Copy out each line featuring the string "with" from the entries beneath.

> _DATA SUPPLIED_:
################
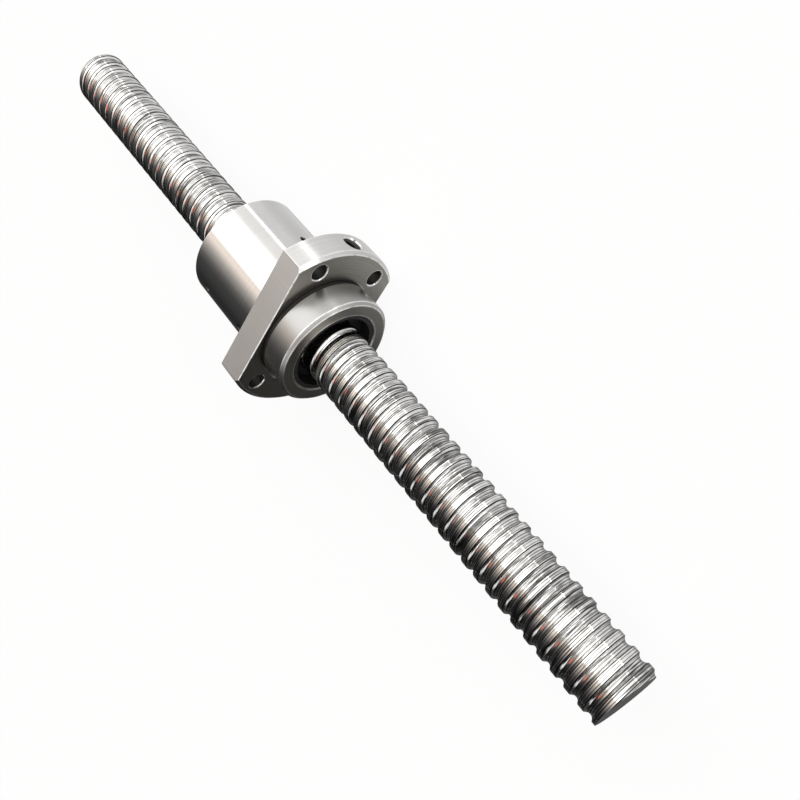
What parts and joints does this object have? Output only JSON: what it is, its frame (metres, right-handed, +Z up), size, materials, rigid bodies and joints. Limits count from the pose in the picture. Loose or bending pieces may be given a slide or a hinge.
################
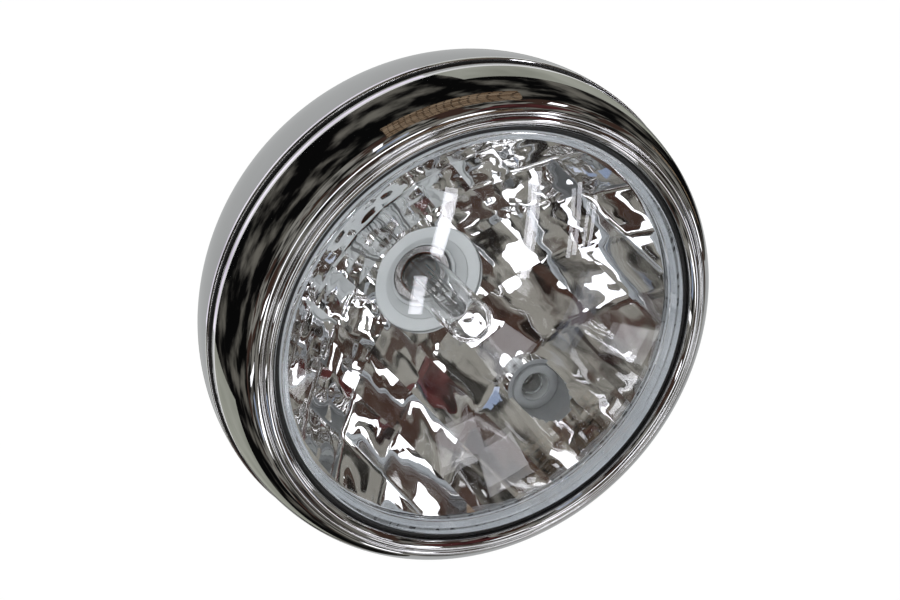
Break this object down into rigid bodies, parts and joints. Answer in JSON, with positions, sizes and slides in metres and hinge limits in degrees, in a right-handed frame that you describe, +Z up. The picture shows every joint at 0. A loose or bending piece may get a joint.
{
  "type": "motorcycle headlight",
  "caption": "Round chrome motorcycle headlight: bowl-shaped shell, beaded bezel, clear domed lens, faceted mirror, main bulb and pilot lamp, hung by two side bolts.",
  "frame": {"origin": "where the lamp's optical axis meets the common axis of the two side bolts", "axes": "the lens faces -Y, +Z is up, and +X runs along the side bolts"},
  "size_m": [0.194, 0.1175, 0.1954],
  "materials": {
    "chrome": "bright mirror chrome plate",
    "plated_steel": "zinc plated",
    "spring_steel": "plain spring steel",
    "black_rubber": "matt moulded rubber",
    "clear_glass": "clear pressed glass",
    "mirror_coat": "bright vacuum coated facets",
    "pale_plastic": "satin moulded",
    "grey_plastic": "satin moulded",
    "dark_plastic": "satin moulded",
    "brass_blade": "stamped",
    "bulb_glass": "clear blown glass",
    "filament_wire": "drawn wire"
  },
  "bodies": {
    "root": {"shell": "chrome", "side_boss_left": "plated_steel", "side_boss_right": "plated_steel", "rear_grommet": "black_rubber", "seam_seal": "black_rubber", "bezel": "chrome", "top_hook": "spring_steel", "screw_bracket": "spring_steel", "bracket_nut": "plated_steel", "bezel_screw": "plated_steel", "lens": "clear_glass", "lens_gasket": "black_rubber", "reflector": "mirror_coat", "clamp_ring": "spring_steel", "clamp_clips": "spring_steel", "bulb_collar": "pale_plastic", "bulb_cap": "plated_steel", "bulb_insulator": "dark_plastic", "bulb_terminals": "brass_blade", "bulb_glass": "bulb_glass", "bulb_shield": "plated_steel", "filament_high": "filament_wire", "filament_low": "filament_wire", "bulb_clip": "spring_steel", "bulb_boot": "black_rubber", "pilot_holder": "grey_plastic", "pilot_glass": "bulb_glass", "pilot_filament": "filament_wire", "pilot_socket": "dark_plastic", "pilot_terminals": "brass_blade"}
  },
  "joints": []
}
################
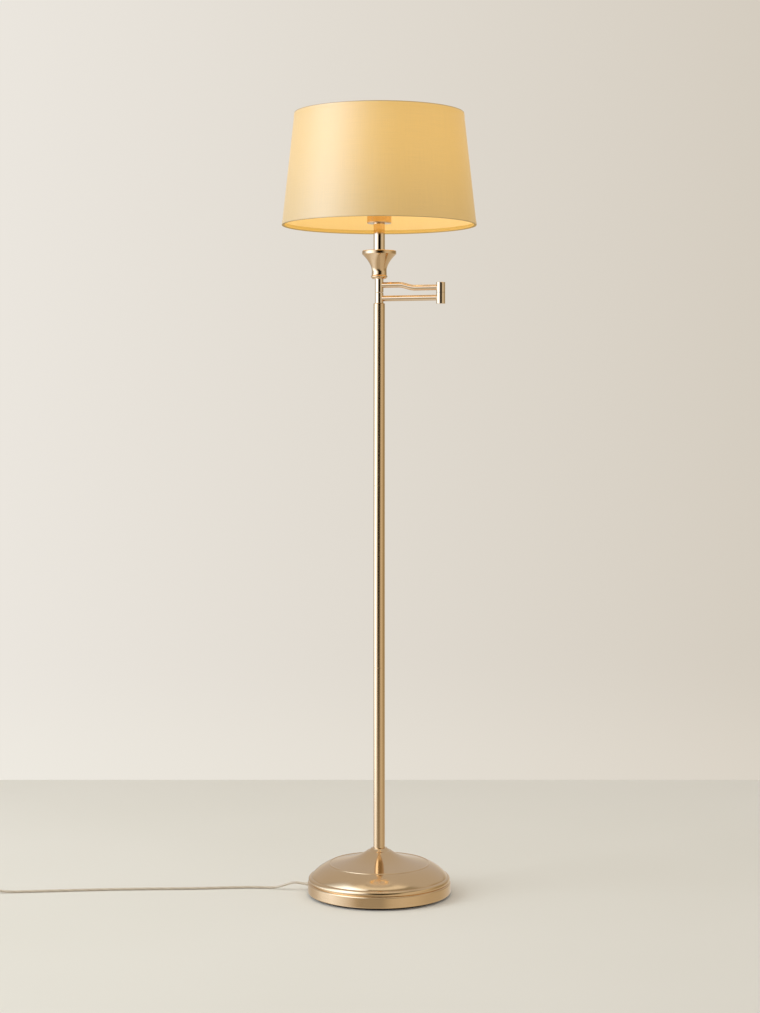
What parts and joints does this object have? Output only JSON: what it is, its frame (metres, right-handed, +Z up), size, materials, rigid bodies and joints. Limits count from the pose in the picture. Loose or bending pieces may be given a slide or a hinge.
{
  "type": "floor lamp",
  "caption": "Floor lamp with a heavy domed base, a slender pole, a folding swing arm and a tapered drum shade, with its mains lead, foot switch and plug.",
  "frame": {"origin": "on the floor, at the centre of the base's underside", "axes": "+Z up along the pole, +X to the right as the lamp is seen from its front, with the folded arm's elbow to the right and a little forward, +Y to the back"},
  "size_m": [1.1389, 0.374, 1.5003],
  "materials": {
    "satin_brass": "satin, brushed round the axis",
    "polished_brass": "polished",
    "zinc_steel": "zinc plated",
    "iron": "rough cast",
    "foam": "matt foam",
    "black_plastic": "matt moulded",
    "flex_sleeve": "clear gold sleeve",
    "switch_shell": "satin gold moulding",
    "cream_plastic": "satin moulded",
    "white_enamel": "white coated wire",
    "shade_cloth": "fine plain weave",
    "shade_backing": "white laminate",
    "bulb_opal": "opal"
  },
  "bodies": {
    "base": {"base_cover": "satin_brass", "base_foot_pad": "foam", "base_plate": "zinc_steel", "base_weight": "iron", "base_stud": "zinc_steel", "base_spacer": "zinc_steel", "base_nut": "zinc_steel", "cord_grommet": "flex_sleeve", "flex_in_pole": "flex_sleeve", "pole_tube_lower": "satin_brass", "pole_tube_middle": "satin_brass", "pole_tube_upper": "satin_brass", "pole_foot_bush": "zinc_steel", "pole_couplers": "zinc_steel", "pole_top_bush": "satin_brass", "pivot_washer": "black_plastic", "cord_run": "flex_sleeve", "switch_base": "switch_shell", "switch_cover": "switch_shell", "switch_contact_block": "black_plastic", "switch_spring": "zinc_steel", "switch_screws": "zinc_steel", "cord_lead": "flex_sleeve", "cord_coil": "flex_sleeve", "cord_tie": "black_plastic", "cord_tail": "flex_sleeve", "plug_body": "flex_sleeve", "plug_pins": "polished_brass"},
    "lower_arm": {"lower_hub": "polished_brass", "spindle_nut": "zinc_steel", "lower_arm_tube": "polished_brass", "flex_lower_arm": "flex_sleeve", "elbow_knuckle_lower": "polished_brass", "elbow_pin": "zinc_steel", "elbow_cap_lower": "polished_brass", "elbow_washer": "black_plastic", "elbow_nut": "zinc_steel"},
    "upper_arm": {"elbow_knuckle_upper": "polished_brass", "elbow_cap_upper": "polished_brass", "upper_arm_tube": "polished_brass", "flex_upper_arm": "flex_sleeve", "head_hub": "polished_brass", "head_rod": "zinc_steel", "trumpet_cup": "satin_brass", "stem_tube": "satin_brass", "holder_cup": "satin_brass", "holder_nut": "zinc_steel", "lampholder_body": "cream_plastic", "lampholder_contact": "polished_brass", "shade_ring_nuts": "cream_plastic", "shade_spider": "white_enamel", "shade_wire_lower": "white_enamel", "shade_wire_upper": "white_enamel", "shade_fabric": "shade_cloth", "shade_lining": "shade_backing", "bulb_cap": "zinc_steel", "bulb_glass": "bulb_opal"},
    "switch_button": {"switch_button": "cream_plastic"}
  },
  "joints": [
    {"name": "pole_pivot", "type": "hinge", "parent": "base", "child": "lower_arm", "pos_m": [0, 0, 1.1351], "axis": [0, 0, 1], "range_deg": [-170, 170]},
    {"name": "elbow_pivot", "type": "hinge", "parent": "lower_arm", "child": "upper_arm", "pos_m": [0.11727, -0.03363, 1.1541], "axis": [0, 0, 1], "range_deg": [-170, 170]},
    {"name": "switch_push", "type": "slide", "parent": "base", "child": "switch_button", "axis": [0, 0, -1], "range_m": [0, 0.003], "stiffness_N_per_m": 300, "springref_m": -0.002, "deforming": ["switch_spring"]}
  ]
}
################
> _RESULT OF THIS TASK_:
Break this object down into rigid bodies, parts and joints. Answer in JSON, with positions, sizes and slides in metres and hinge limits in degrees, in a right-handed frame that you describe, +Z up. The picture shows every joint at 0. A loose or bending piece may get a joint.
  "caption": "Floor lamp with a heavy domed base, a slender pole, a folding swing arm and a tapered drum shade, with its mains lead, foot switch and plug.",
  "frame": {"origin": "on the floor, at the centre of the base's underside", "axes": "+Z up along the pole, +X to the right as the lamp is seen from its front, with the folded arm's elbow to the right and a little forward, +Y to the back"},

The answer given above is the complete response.